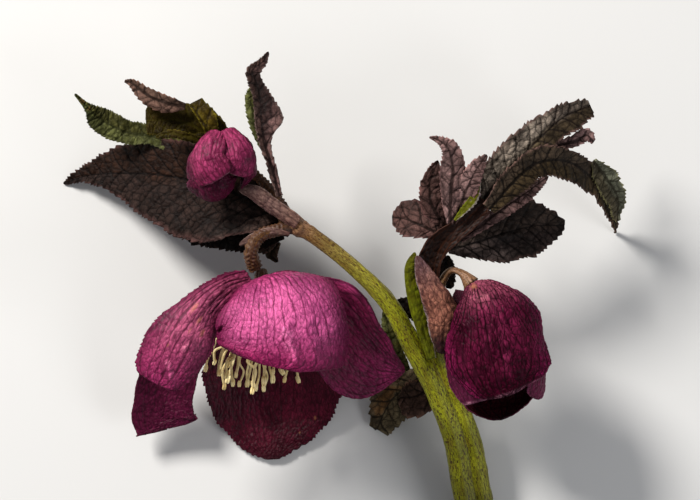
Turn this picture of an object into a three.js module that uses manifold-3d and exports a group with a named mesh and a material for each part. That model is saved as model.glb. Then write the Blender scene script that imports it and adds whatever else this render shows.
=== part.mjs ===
// A cut hellebore: one forked stem with an open flower, a bud, a half-open side flower and their toothed bracts,
// lying on a flat surface at z = 0 with its best side up. Millimetres, +Z up.
import * as THREE from "three";
import { mergeVertices } from "three/addons/utils/BufferGeometryUtils.js";
import Module from "manifold-3d";

const wasm = await Module();
wasm.setup();

// ---------------------------------------------------------------- driving dimensions

const LEAF_THICKNESS = 0.7;
const SEPAL_THICKNESS = 0.8;
const STEM_SIDES = 8;
// The room left between neighbouring pieces.
const GAP = 0.3;

// A blade is a list of sections along its midrib. Each section holds
// x, y, z of the midrib, the left and right half width, the roll about the midrib in degrees
// (0 faces straight up) and how far the left and right halves curl up in degrees (down if negative).
// "tip" is the share of the length over which the end is rounded off, and "fold" the angle in degrees
// at which both halves rise from the midrib.
const OPEN_SEPALS = {
  open_sepal_front: {
    tip: 0.1,
    rows: [
      [-21.4, -6.6, 35.5, 10, 9, 0, -25, -25],
      [-19.4, -7.5, 41.8, 15.6, 15.4, 0, -35, -35],
      [-17.8, -11.2, 47.4, 18.0, 18.4, 0, -50, -50],
      [-17.0, -16.0, 50.3, 19.2, 19.0, 0, -60, -60],
      [-16.8, -21.0, 51.2, 19.4, 19.4, 0, -60, -60],
      [-16.9, -25.2, 51.0, 18.6, 18.8, 0, -56, -56],
      [-17.5, -29.0, 50.4, 16.2, 16.2, 0, -46, -46],
    ],
  },
  open_sepal_left: {
    tip: 0.05,
    rows: [
      [-25.2, -6.6, 31.5, 2.4, 2.2, 0, -10, -10],
      [-30.3, -8.2, 37.0, 4.0, 2.8, 0, -30, -30],
      [-36.4, -13.2, 41.5, 6.0, 4.6, 0, -45, -45],
      [-41.4, -20.6, 43.2, 9.4, 7.6, 0, -42, -42],
      [-44.6, -27.8, 42.2, 7.6, 8.8, 0, -38, -40],
      [-47.2, -33.6, 40.4, 5.0, 6.6, 0, -20, -25],
    ],
  },
  open_sepal_lower_left: {
    tip: 0.03,
    rows: [
      [-24.5, -8.5, 28.0, 3, 3, 0, 0, 0],
      [-33.0, -16.5, 21.0, 5, 7, 0, 20, 20],
      [-41.5, -26.0, 14.5, 5.5, 9, 0, 20, 20],
      [-46.0, -35.0, 10.0, 6.8, 8.2, 0, 15, 20],
      [-47.4, -42.0, 7.8, 8.2, 8.2, 0, 10, 15],
      [-46.6, -45.6, 7.2, 8.8, 8.2, 0, 5, 10],
    ],
  },
  open_sepal_back: {
    tip: 0.03,
    rows: [
      [-22.0, -9.5, 26.5, 3, 3, 0, 0, 0],
      [-21.6, -15.5, 16.0, 11, 10, 0, 20, 20],
      [-20.8, -25.0, 7.5, 17, 16, 0, 25, 25],
      [-20.3, -34.3, 2.8, 18.8, 17.2, 0, 25, 25],
      [-20.1, -43.6, 0.5, 15.0, 13.6, 0, 20, 20],
      [-19.9, -49.6, 0.7, 9.4, 8.6, 0, 10, 10],
      [-19.6, -53.6, 1.5, 1.6, 1.6, 0, 10, 10],
    ],
  },
  open_sepal_right: {
    tip: 0.04,
    rows: [
      [-18.8, -7.4, 30.0, 2, 2.5, 0, 0, 0],
      [-13.0, -8.8, 33.0, 3.8, 6, 0, 50, 0],
      [-4.5, -14.2, 32.5, 8.2, 11, 0, 30, 10],
      [2.8, -22.0, 29.0, 6.0, 13.8, 0, 10, 10],
      [8.5, -27.5, 25.5, 3.8, 12.4, 0, 5, 5],
      [13.9, -30.7, 23.0, 0.6, 1.4, 0, 0, 0],
    ],
  },
};

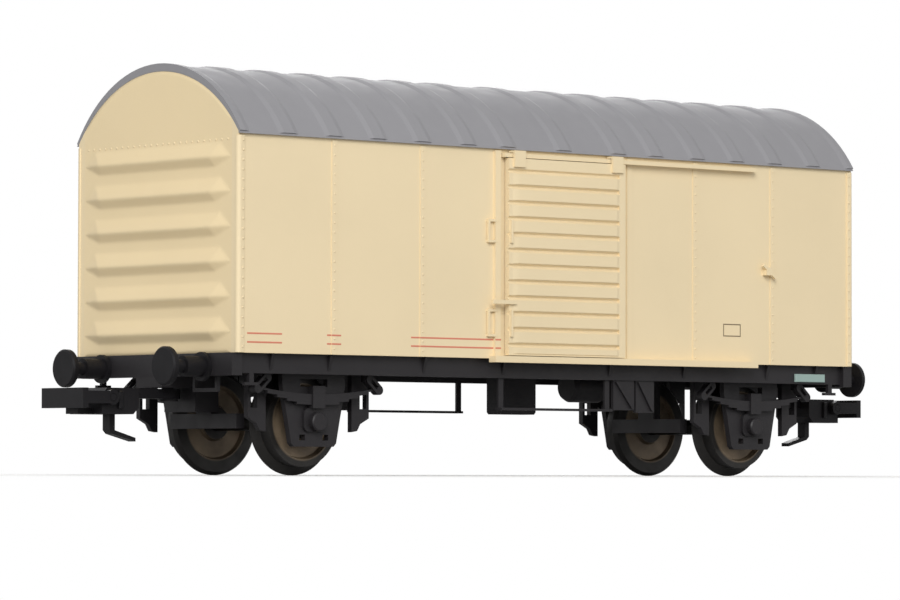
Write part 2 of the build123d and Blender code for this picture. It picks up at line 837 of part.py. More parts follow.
def brake_shoe():
    """Brake block and hanger beside a far wheel, on its +X side, measured along from the axle."""
    inner = shoe_outline[0][0]
    outer = shoe_outline[-1][0]
    faces = (shoe_inner_face, shoe_inner_face + shoe_thickness)
    shoe = plate_xz(polygon(*shoe_outline, (outer, floor_bottom), (inner, floor_bottom)), faces)
    return shoe - block(shoe_slot_x, faces, shoe_slot_z)


def four_shoes():
    """Brake blocks on both sides of both wheels of one axle."""
    shoe = brake_shoe()
    pair = [shoe, other_side(shoe)]
    return Compound(pair + [other_end(one) for one in pair])


def brake_beams():
    """The two cross beams of one axle with their hangers, measured along from the axle."""
    beam = block(beam_reach, (-beam_half_width, beam_half_width), beam_z)
    beam += block(beam_reach, (-beam_hanger_half, beam_hanger_half), (beam_z[0], floor_bottom))
    return Compound([beam, other_end(beam)])


def step_posts():
    """The two posts of the far door step."""
    width, thickness = step_post_size
    y = (step_post_y, step_post_y + thickness)
    z = (step_board_z[1], solebar_bottom)
    post = block((step_post_x - width / 2, step_post_x + width / 2), y, z)
    return Compound([post, other_end(post)])


def step_board():
    """Tread board of the far door step."""
    half = step_post_x + step_post_size[0] / 2
    return block((-half, half), step_board_y, step_board_z)


def shunter_step():
    """Hand and foot rail of a shunter, below the left headstock on the near side."""
    inner, outer = shunter_step_y
    half = shunter_step_bar / 2
    x = (-shunter_step_x - half, -shunter_step_x + half)
    top = headstock_bottom
    step = block(x, (-outer, -inner), (shunter_step_bottom, shunter_step_bottom + shunter_step_bar))
    step += block(x, (-outer, -outer + shunter_step_bar), (shunter_step_bottom, top))
    return step + block(x, (-inner - shunter_step_bar, -inner), (shunter_step_bottom, top))


def changeover_plates():
    """The two plates with brake change levers below the near solebar."""
    plates = []
    for left_place, right_place, low in brake_plates:
        left, right = step_post_x + left_place, step_post_x + right_place
        y = (-brake_plate_y - brake_plate_thickness, -brake_plate_y)
        plate = block((left, right), y, (low, solebar_bottom))
        half = brake_lever_width / 2
        lever = polygon(
            (right - half - brake_lever_width, low + half),
            (right - half, low + half),
            (left + half + brake_lever_width, solebar_bottom - half),
            (left + half, solebar_bottom - half),
        )
        plates.append(plate + plate_xz(lever, (y[0] - brake_lever_proud, y[0])))
    return Compound(plates)


def air_box():
    """Equipment box below the floor."""
    y = (-air_box_half_width, air_box_half_width)
    box = block(air_box_x, y, (air_box_bottom, floor_bottom))
    low_edges = box.edges().filter_by(Axis.X).sort_by(Axis.Z)[:2]
    return chamfer(low_edges, air_box_edge)


def brake_cylinder():
    """Lying brake cylinder with end caps and its saddle under the floor."""
    x_low, x_high = cylinder_x
    axis_z = floor_bottom - cylinder_radius
    body = turned_x(
        (x_low, 0),
        (x_low, cylinder_radius - cylinder_cap / 2),
        (x_low + cylinder_cap, cylinder_radius),
        (x_high - cylinder_cap, cylinder_radius),
        (x_high, cylinder_radius - cylinder_cap / 2),
        (x_high, 0),
    )
    half = cylinder_saddle_width / 2
    saddle_x = (x_low + cylinder_cap, x_high - cylinder_cap)
    return Pos(0, 0, axis_z) * body + block(saddle_x, (-half, half), (axis_z, floor_bottom))


def build_nodes():
    """All sub-parts by name, each at its place on the wagon."""
    nodes = {
        "floor": floor(),
        "weight": weight(),
        "roof": roof(),
        "air_box": air_box(),
        "brake_cylinder": brake_cylinder(),
        "headstock_right": headstock(),
        "headstock_left": opposite(headstock()),
        "end_wall_left": end_wall(),
        "end_wall_right": opposite(end_wall()),
        "solebar_far": solebar(),
        "solebar_near": other_side(solebar()),
        "door_step_posts_far": step_posts(),
        "door_step_posts_near": other_side(step_posts()),
        "door_step_board_far": step_board(),
        "door_step_board_near": other_side(step_board()),
        "shunter_step_left": shunter_step(),
        "shunter_step_right": opposite(shunter_step()),
        "coupling_pocket_right": coupling_pocket(),
        "coupling_pocket_left": opposite(coupling_pocket()),
        "coupling_head_right": coupling_head(),
        "coupling_head_left": opposite(coupling_head()),
        "coupling_bow_right": coupling_bow(),
        "coupling_bow_left": opposite(coupling_bow()),
    }
    near_pieces = {
        "side_wall": side_wall(),
        "door": door(),
        "door_rails": door_rails(),
        "changeover_plates": changeover_plates(),
    }
    for name, piece in near_pieces.items():
        nodes[name + "_near"] = piece
        nodes[name + "_far"] = opposite(piece)
    far_pieces = {"axle_guard": axle_guard(), "leaf_spring": leaf_spring()}
    for end, x in (("left", -axle_x), ("right", axle_x)):
        at_axle = Pos(x, 0, axle_height)
        nodes["axle_" + end] = at_axle * axle()
        nodes["wheel_far_" + end] = at_axle * wheel()
        nodes["wheel_near_" + end] = at_axle * other_side(wheel())
        nodes["brake_shoes_" + end] = Pos(x, 0, 0) * four_shoes()
        nodes["brake_beams_" + end] = Pos(x, 0, 0) * brake_beams()
        for name, piece in far_pieces.items():
            nodes[name + "_far_" + end] = Pos(x, 0, 0) * piece
            nodes[name + "_near_" + end] = Pos(x, 0, 0) * other_side(piece)
    for side, y in (("near", -buffer_spacing / 2), ("far", buffer_spacing / 2)):
        nodes["buffer_" + side + "_right"] = buffer(y)
        nodes["buffer_" + side + "_left"] = other_end(buffer(y))
    return nodes


os.makedirs("parts", exist_ok=True)
for node, shape in build_nodes().items():
    export_step(shape, f"parts/{node}.step")
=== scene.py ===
import math

import bpy
from mathutils import Matrix, Vector


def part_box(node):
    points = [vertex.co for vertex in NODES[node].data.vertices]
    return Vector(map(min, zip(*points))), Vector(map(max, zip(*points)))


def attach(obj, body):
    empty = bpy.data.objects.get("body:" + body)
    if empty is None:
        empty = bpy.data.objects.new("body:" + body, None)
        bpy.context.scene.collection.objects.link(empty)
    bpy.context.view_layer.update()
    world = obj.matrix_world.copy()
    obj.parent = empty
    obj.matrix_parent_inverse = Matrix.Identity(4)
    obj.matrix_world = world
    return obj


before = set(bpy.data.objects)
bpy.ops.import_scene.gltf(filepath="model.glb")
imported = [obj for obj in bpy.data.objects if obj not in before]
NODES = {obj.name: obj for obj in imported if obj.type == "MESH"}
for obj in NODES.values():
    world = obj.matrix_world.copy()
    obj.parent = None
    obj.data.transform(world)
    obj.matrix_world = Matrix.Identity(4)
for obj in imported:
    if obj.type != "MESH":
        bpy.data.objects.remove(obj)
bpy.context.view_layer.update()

MM = 0.001

# Camera: fitted to the photograph, with the eye at floor level, in metres and radians
IMAGE_WIDTH_PX = 900
FOCAL_PX = 4619.0
SENSOR_MM = 36.0
EYE = Vector((-0.38967, -0.448, 0.0005))
YAW = 0.70965
PITCH = 0.03716
ROLL = 0.00224
CLIP_NEAR = 0.01
CLIP_FAR = 50.0

# Lamps: name, place and size in metres, and watts
LAMPS = (
    ("key", (-0.97, -1.16, 0.78), 0.9, 22.8),
    ("back", (0.9, 1.3, 0.6), 1.0, 13.0),
)
LAMP_AIM = Vector((0, 0, 0.025))
WORLD_LIGHT = 0.4

# Floor, in metres: its grey as light and as the camera sees it, and where it fades to white
FLOOR_HALF = 3.0
FLOOR_BOUNCE = 0.47
FLOOR_SHOWN = 0.9
FLOOR_ROUGHNESS = 0.9
FADE_START = 0.09
FADE_END = 0.26

# Colours as display values, 0 to 255
CREAM = (235, 216, 178)
# End walls: the sides' cream plastic tinted warmer, a painted warm shade for the bounce light on the end
# walls
END_CREAM_WARM_SHADE = (237, 216, 174)
ROOF_GREY = (144, 143, 146)
PLASTIC_BLACK = (35, 33, 35)
# Buffers and coupling heads: the underframe's black made darker, as painted shade for the shadowed wagon
# ends
BUFFER_BLACK_PAINTED_SHADE = (26, 25, 27)
WHEEL_BROWN = (126, 110, 90)
RIM_BLACK = (36, 34, 32)
STEEL = (150, 148, 145)
PINSTRIPE_RED = (214, 132, 108)
OUTLINE_BROWN = (122, 108, 84)
PLATE_GREEN = (150, 172, 166)

# Scales of the noise patterns, and the height of the bumps in metres
PLASTIC_CLOUD = 55.0
PLASTIC_GLOSS = 420.0
PLASTIC_GRAIN = 5200.0
WHEEL_CLOUD = 260.0
WHEEL_GLOSS = 600.0
STEEL_CLOUD = 150.0
STEEL_GLOSS = 900.0
STEEL_GRAIN = 2600.0
BUMP_HEIGHT = 0.00002

# Plastic: how far its roughness goes either way, and its light clouds as a share of the dark ones
GLOSS_SPREAD = 0.06
LIGHT_SHARE = 0.6

# Metals: metallic share, lowest and highest roughness, and strength of the bumps
WHEEL_METALLIC = 0.35
WHEEL_ROUGHNESS = (0.34, 0.5)
WHEEL_BUMP = 0.12
STEEL_METALLIC = 0.9
STEEL_ROUGHNESS = (0.3, 0.5)
STEEL_BUMP = 0.3

# Wheels, in metres from the axle: where the web's colour turns to that of the rim and the hub
RIM_EDGE = (0.0045, 0.0048)
HUB_EDGE = (0.00195, 0.00215)

# Turning marks on the wheels, in radians for each metre from the axle
TURNING_MARKS = 42000.0

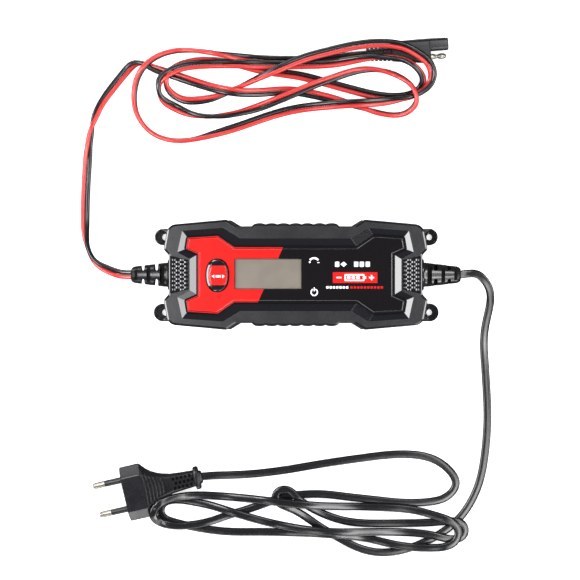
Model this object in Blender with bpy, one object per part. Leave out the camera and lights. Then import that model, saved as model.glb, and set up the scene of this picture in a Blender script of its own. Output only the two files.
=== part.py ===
"""Car battery charger: a sealed two-shell housing with its electronics, two moulded
leads, a two-pole DC connector and a two-pin mains plug.

Frame: metres, +Z up, +X along the housing towards the mains lead, +Y towards the
DC connector. The origin is on the base, at the middle of the housing.
"""
import math

import bmesh
import bpy
from mathutils import Vector

MM = 0.001
GAP = 0.3 * MM

# Heights of the housing, from the base up
FLOOR = 2.5 * MM
LOWER_RIM = 19.6 * MM
UPPER_RIM = 20.8 * MM
CEILING = 37.3 * MM
LABEL_SEAT = 39.3 * MM
SHOULDER = 41.0 * MM
TOP = 42.0 * MM
EDGE_INSET = 0.8 * MM

# Plan of the housing: corners of one quadrant as (x, y, corner radius) in mm
END_CORNERS = [(79.6, 12.2, 1.0), (82.9, 15.9, 1.6), (80.0, 31.4, 6.5)]
UPPER_CORNERS = END_CORNERS + [(43.3, 34.7, 2.0), (36.7, 30.4, 1.5)]
LOWER_CORNERS = END_CORNERS + [(41.6, 34.9, 1.5), (34.9, 30.8, 1.5)]
INNER_CORNERS = [(77.2, 11.8, 0.8), (80.3, 16.6, 1.2), (77.8, 28.3, 4.0),
                 (45.2, 31.4, 1.0), (38.8, 26.9, 1.0)]
LABEL_CORNERS = [(61.9, 12.6, 0.3), (69.4, 15.9, 0.3), (68.1, 23.8, 0.3),
                 (48.6, 25.0, 0.3), (38.3, 17.9, 0.3)]
LABEL_MARGIN, LABEL_CORNER_RADIUS = 0.4, 0.3
BEVEL_CORNERS = [(66.2, 9.9, 0.3), (73.9, 14.0, 0.3), (70.9, 27.5, 0.3),
                 (45.5, 29.3, 0.3), (34.8, 22.7, 0.3)]
GRIP_RIBS = 7
GRIP_HALF_LENGTH = 26.25 * MM
GRIP_VALLEY = 31.7 * MM
GRIP_RISE = 0.8 * MM
GRIP_STEP = (27.5 * MM, 30.5 * MM)
PAD_CORNERS = [(66.9, 9.2), (78.6, 12.0)]
END_PAD_FLOOR = 40.8 * MM

# Screw lugs and case screws
LUG_X, LUG_Y = 86.35 * MM, 24.4 * MM
LUG_RADIUS = 5.3 * MM
LUG_HEIGHT = 6.5 * MM
LUG_SEAT = 4.5 * MM
LUG_BORE = 2.1 * MM
LUG_COUNTERBORE = 4.1 * MM
SCREW_X, SCREW_Y = 66.0 * MM, 22.0 * MM
SCREW_SEAT = 14.3 * MM

# Window, display and push button
WINDOW = (-38.3 * MM, 4.0 * MM, -9.1 * MM, 10.1 * MM)
BUTTON_X, BUTTON_Y = -49.0 * MM, -0.4 * MM
BUTTON_HALF = (7.2 * MM, 10.3 * MM)
BUTTON_SQUARE = 2.25
BUTTON_SIDES = 28
DISPLAY_BOARD_Z = 30.0 * MM
MAIN_BOARD_Z = 7.0 * MM
BOARD_THICKNESS = 1.6 * MM
DISPLAY_SCREWS = [(-59.0, 13.5), (17.0, -13.5)]
BOARD_SCREWS = [(-52.0, -20.0), (52.0, 20.0)]
LED_PLACES = [(11.6, 9.0), (11.7, -11.0)]

# Cord glands, on the parting line
GLAND_Z = 20.0 * MM
GLAND_TIP = 105.0 * MM
NECK_RADIUS = 6.8 * MM

# Leads
LEAD_RADIUS = 1.6 * MM
LEAD_TURN = math.radians(28)
LEAD_STEP = 26 * MM

BLACK = (0.018, 0.018, 0.02)
MATERIALS = {
    "black_abs": (BLACK, 0.55, 0.0),
    "gloss_black": ((0.01, 0.01, 0.012), 0.12, 0.0),
    "label_print": ((0.62, 0.02, 0.02), 0.2, 0.0),
    "window": ((0.42, 0.40, 0.38), 0.1, 0.0),
    "display_glass": ((0.3, 0.32, 0.3), 0.15, 0.0),
    "white_diffuser": ((0.85, 0.85, 0.85), 0.5, 0.0),
    "red_button": ((0.65, 0.02, 0.02), 0.3, 0.0),
    "seal_rubber": ((0.03, 0.03, 0.03), 0.8, 0.0),
    "flexible_pvc": ((0.015, 0.015, 0.016), 0.5, 0.0),
    "red_pvc": ((0.65, 0.02, 0.02), 0.4, 0.0),
    "circuit_board": ((0.02, 0.16, 0.06), 0.5, 0.0),
    "ferrite": ((0.05, 0.05, 0.055), 0.7, 0.0),
    "winding_tape": ((0.75, 0.6, 0.08), 0.4, 0.0),
    "component_black": ((0.02, 0.02, 0.02), 0.45, 0.0),
    "component_blue": ((0.03, 0.07, 0.3), 0.35, 0.0),
    "fuse_glass": ((0.8, 0.82, 0.82), 0.1, 0.0),
    "led_lens": ((0.8, 0.1, 0.1), 0.2, 0.0),
    "aluminium": ((0.75, 0.75, 0.77), 0.35, 1.0),
    "steel": ((0.55, 0.55, 0.57), 0.35, 1.0),
    "nickel": ((0.78, 0.77, 0.74), 0.22, 1.0),
}


# ---------------------------------------------------------------- helpers

def material(name):
    """The named material, made the first time that it is asked for."""
    made = bpy.data.materials.get(name)
    if made:
        return made
    colour, roughness, metallic = MATERIALS[name]
    made = bpy.data.materials.new(name)
    made.use_nodes = True
    shader = made.node_tree.nodes["Principled BSDF"]
    shader.inputs["Base Color"].default_value = (*colour, 1.0)
    shader.inputs["Roughness"].default_value = roughness
    shader.inputs["Metallic"].default_value = metallic
    made.diffuse_color = (*colour, 1.0)
    return made


def solid(name, vertices, faces, finish, frame=None):
    """An object from vertices and faces, its faces turned outwards."""
    mesh = bpy.data.meshes.new(name)
    mesh.from_pydata([tuple(v) for v in vertices], [], faces)
    shape = bmesh.new()
    shape.from_mesh(mesh)
    bmesh.ops.recalc_face_normals(shape, faces=shape.faces)
    shape.to_mesh(mesh)
    shape.free()
    mesh.shade_smooth()
    mesh.set_sharp_from_angle(angle=math.radians(30))
    item = bpy.data.objects.new(name, mesh)
    item.parent = frame
    if finish:
        mesh.materials.append(material(finish))
    bpy.context.scene.collection.objects.link(item)
    return item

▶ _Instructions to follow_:
Go through the material above and output exactly the lines from the one containing "at_axle * other_side(wheel())" through the one containing "CLIP_FAR = 50.0".

▶ _Exercise result_:
        nodes["wheel_near_" + end] = at_axle * other_side(wheel())
        nodes["brake_shoes_" + end] = Pos(x, 0, 0) * four_shoes()
        nodes["brake_beams_" + end] = Pos(x, 0, 0) * brake_beams()
        for name, piece in far_pieces.items():
            nodes[name + "_far_" + end] = Pos(x, 0, 0) * piece
            nodes[name + "_near_" + end] = Pos(x, 0, 0) * other_side(piece)
    for side, y in (("near", -buffer_spacing / 2), ("far", buffer_spacing / 2)):
        nodes["buffer_" + side + "_right"] = buffer(y)
        nodes["buffer_" + side + "_left"] = other_end(buffer(y))
    return nodes


os.makedirs("parts", exist_ok=True)
for node, shape in build_nodes().items():
    export_step(shape, f"parts/{node}.step")
=== scene.py ===
import math

import bpy
from mathutils import Matrix, Vector


def part_box(node):
    points = [vertex.co for vertex in NODES[node].data.vertices]
    return Vector(map(min, zip(*points))), Vector(map(max, zip(*points)))


def attach(obj, body):
    empty = bpy.data.objects.get("body:" + body)
    if empty is None:
        empty = bpy.data.objects.new("body:" + body, None)
        bpy.context.scene.collection.objects.link(empty)
    bpy.context.view_layer.update()
    world = obj.matrix_world.copy()
    obj.parent = empty
    obj.matrix_parent_inverse = Matrix.Identity(4)
    obj.matrix_world = world
    return obj


before = set(bpy.data.objects)
bpy.ops.import_scene.gltf(filepath="model.glb")
imported = [obj for obj in bpy.data.objects if obj not in before]
NODES = {obj.name: obj for obj in imported if obj.type == "MESH"}
for obj in NODES.values():
    world = obj.matrix_world.copy()
    obj.parent = None
    obj.data.transform(world)
    obj.matrix_world = Matrix.Identity(4)
for obj in imported:
    if obj.type != "MESH":
        bpy.data.objects.remove(obj)
bpy.context.view_layer.update()

MM = 0.001

# Camera: fitted to the photograph, with the eye at floor level, in metres and radians
IMAGE_WIDTH_PX = 900
FOCAL_PX = 4619.0
SENSOR_MM = 36.0
EYE = Vector((-0.38967, -0.448, 0.0005))
YAW = 0.70965
PITCH = 0.03716
ROLL = 0.00224
CLIP_NEAR = 0.01
CLIP_FAR = 50.0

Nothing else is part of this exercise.